In June 2016, the Indonesian government launched an initiative called the “1,000 Startups Movement” with the goal of growing 1,000 startups until 2020, which will together value approximately $10 billion. In the meantime, the government loosened its controls over foreign investment and foreign-funded enterprises.
All of these stories are a testament to one thing: the entrepreneurial rush in Indonesia is overwhelming, reminiscent of China ten years ago or the US in what Mark Twain described as the “Gilded Age”. It’s a watershed moment for the country. Everyone here is ambitious to embark on a business journey.

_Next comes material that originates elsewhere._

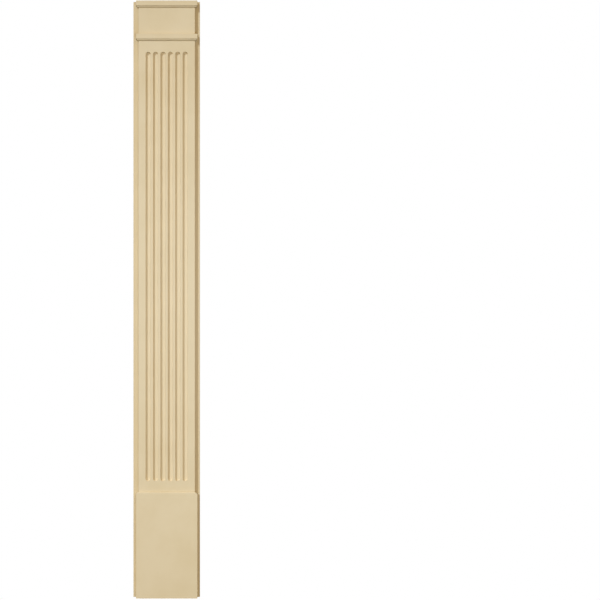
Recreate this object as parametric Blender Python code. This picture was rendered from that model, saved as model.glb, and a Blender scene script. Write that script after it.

After a long day of conferences, both Pei-fu Hsie and his phone need recharging, but he decided to go to a party of local entrepreneurs later that evening anyway considering it was the last night of his stay in Indonesia.vc
The Indonesian VC ecosystem is a small and young world. Don’t be surprised if you run into the co-founder of GO-JEK at some entrepreneurship forum. Unlike China’s top investors and entrepreneurs with crazy schedules, the Indonesian counterparts of Neil Shen (founding partner of Sequoia Capital China) and Cheng Wei (founder of DiDi) are not hard to reach.
The party did not end until 3:00 a.m. “Sometimes you’ve got to become their drinking buddies to make things easier for yourself,” said Pei-fu Hsie. “In the world of investment, your job is to become a friend of everyone since you can never tell what will happen next. You can’t burn your bridges,” he added, echoing the experience of forerunner Thomas Tsao.
The next morning, Hsie attended three more meetings, carrying his luggage with him, before boarding a plane to Shanghai. One month later, he led a team of Chinese entrepreneurs to Jakarta again. Indonesia and China have already enjoyed a close tie in the mobile internet space and more Chinese investors are expected to come to this archipelago. They will be eager to tap into the promising future of Indonesia’s mobile market when they see how today’s Indonesia resembles yesterday’s China.